◆ PROBLEM STATEMENT
Give the data a second time, exactly and in full.
=== SOURCE DATA ===
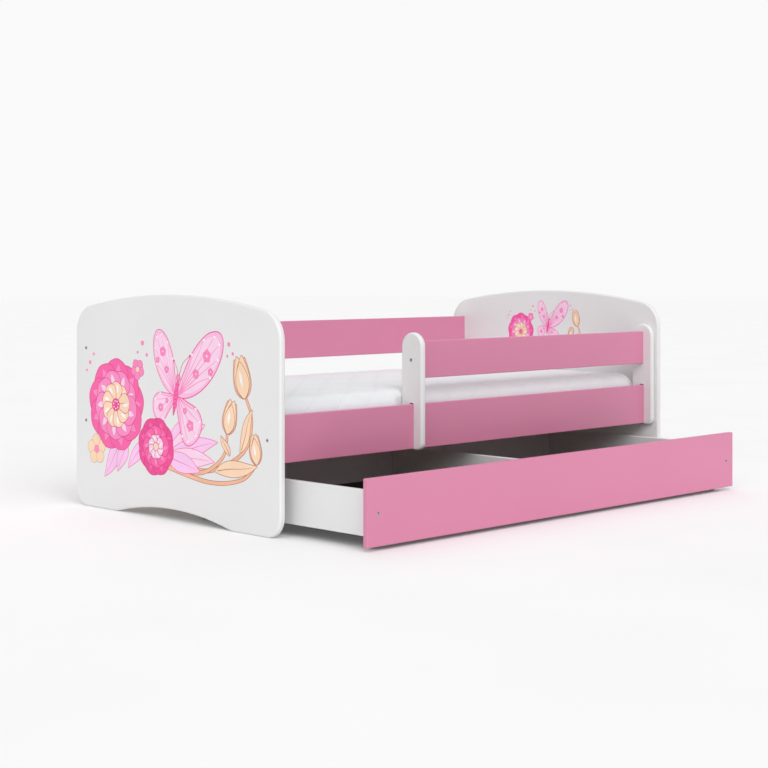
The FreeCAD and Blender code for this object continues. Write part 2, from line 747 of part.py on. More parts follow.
def drawer_divider(name):
    length = "(box_length - board_thickness)"
    body = new_board(name, length, "box_height")
    level = "drawer_screw_level - box_bottom"
    end_holes(body, name, length, level, "dowel_spread", ends=("near",), bolt=False)
    for face in (-1, 1):
        side_name = "left" if face > 0 else "right"
        groove(body, f"{name}_groove_{side_name}", "0", length, "box_bottom", face)
    threads = [("0", "back_screw_low - box_bottom", THREAD_HOLE),
               ("0", "back_screw_high - box_bottom", THREAD_HOLE)]
    drill(body, name + "_threads", "YZ_Plane", length, threads, THREAD_DEPTH)
    body.Placement.Rotation = AHEAD_Y
    place(body, "0", BOX_START, "box_bottom")
    return body


def drawer_back(name):
    """The back stands on the drawer's floor, between the two sides."""
    bottom = "(floor_level + floor_thickness + groove_play)"
    length = "(box_width - 2 * board_thickness)"
    body = new_board(name, length, f"(box_bottom + box_height - {bottom})")
    threads = [("0", f"back_screw_low - {bottom}", THREAD_HOLE),
               ("0", f"back_screw_high - {bottom}", THREAD_HOLE)]
    drill(body, name + "_threads_near", "YZ_Plane", "0", threads, THREAD_DEPTH, ahead=True)
    drill(body, name + "_threads_far", "YZ_Plane", length, threads, THREAD_DEPTH)
    necks = [(f"{length} / 2", z, NECK_HOLE) for _, z, _ in threads]
    drilled = drill(body, name + "_bolt_holes", "XZ_Plane", "0", necks)
    countersink(body, drilled, name + "_sinks", size("board_thickness") / 2)
    place(body, f"-{length} / 2", BACK_Y_PLACE, bottom)
    return body


def drawer_floor(name, side):
    """One hardboard floor panel, held in the grooves of the front, a side and the divider."""
    panel = doc.addObject("Part::Box", name)
    inner = f"({HALF_THICKNESS} - groove_depth + groove_play)"
    outer = f"({BOX_HALF} - board_thickness + groove_depth - groove_play)"
    start = f"-{outer}" if side < 0 else inner
    panel.setExpression("Length", bind(f"{outer} - {inner}"))
    panel.setExpression("Width", bind("box_length + groove_depth - groove_play"))
    panel.setExpression("Height", bind("floor_thickness"))
    place(panel, start, f"{BOX_START} - groove_depth + groove_play", "floor_level")
    return keep(panel, name)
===
◆ THE RESPONSE
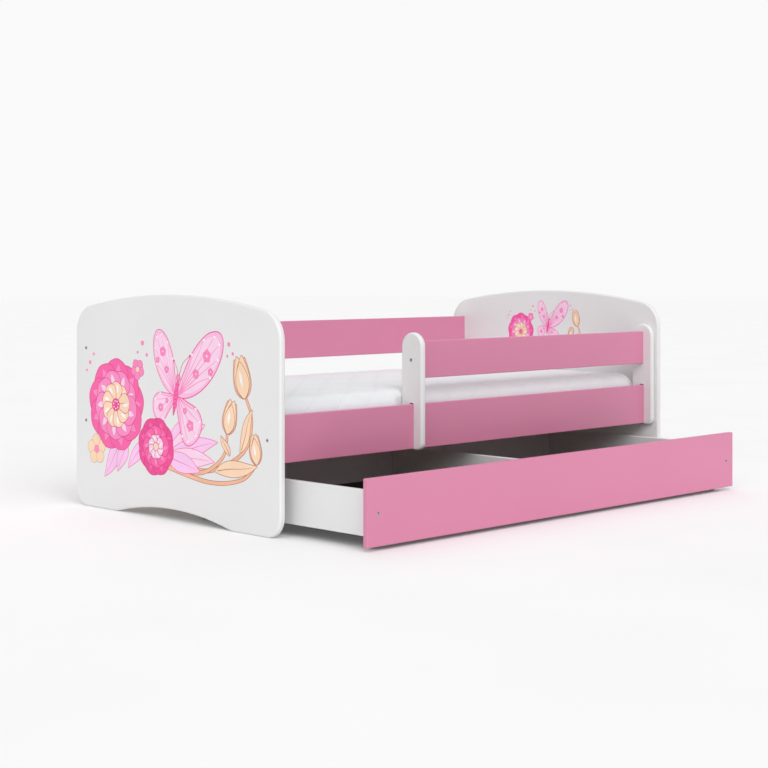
The FreeCAD and Blender code for this object continues. Write part 2, from line 747 of part.py on. More parts follow.
def drawer_divider(name):
    length = "(box_length - board_thickness)"
    body = new_board(name, length, "box_height")
    level = "drawer_screw_level - box_bottom"
    end_holes(body, name, length, level, "dowel_spread", ends=("near",), bolt=False)
    for face in (-1, 1):
        side_name = "left" if face > 0 else "right"
        groove(body, f"{name}_groove_{side_name}", "0", length, "box_bottom", face)
    threads = [("0", "back_screw_low - box_bottom", THREAD_HOLE),
               ("0", "back_screw_high - box_bottom", THREAD_HOLE)]
    drill(body, name + "_threads", "YZ_Plane", length, threads, THREAD_DEPTH)
    body.Placement.Rotation = AHEAD_Y
    place(body, "0", BOX_START, "box_bottom")
    return body


def drawer_back(name):
    """The back stands on the drawer's floor, between the two sides."""
    bottom = "(floor_level + floor_thickness + groove_play)"
    length = "(box_width - 2 * board_thickness)"
    body = new_board(name, length, f"(box_bottom + box_height - {bottom})")
    threads = [("0", f"back_screw_low - {bottom}", THREAD_HOLE),
               ("0", f"back_screw_high - {bottom}", THREAD_HOLE)]
    drill(body, name + "_threads_near", "YZ_Plane", "0", threads, THREAD_DEPTH, ahead=True)
    drill(body, name + "_threads_far", "YZ_Plane", length, threads, THREAD_DEPTH)
    necks = [(f"{length} / 2", z, NECK_HOLE) for _, z, _ in threads]
    drilled = drill(body, name + "_bolt_holes", "XZ_Plane", "0", necks)
    countersink(body, drilled, name + "_sinks", size("board_thickness") / 2)
    place(body, f"-{length} / 2", BACK_Y_PLACE, bottom)
    return body


def drawer_floor(name, side):
    """One hardboard floor panel, held in the grooves of the front, a side and the divider."""
    panel = doc.addObject("Part::Box", name)
    inner = f"({HALF_THICKNESS} - groove_depth + groove_play)"
    outer = f"({BOX_HALF} - board_thickness + groove_depth - groove_play)"
    start = f"-{outer}" if side < 0 else inner
    panel.setExpression("Length", bind(f"{outer} - {inner}"))
    panel.setExpression("Width", bind("box_length + groove_depth - groove_play"))
    panel.setExpression("Height", bind("floor_thickness"))
    place(panel, start, f"{BOX_START} - groove_depth + groove_play", "floor_level")
    return keep(panel, name)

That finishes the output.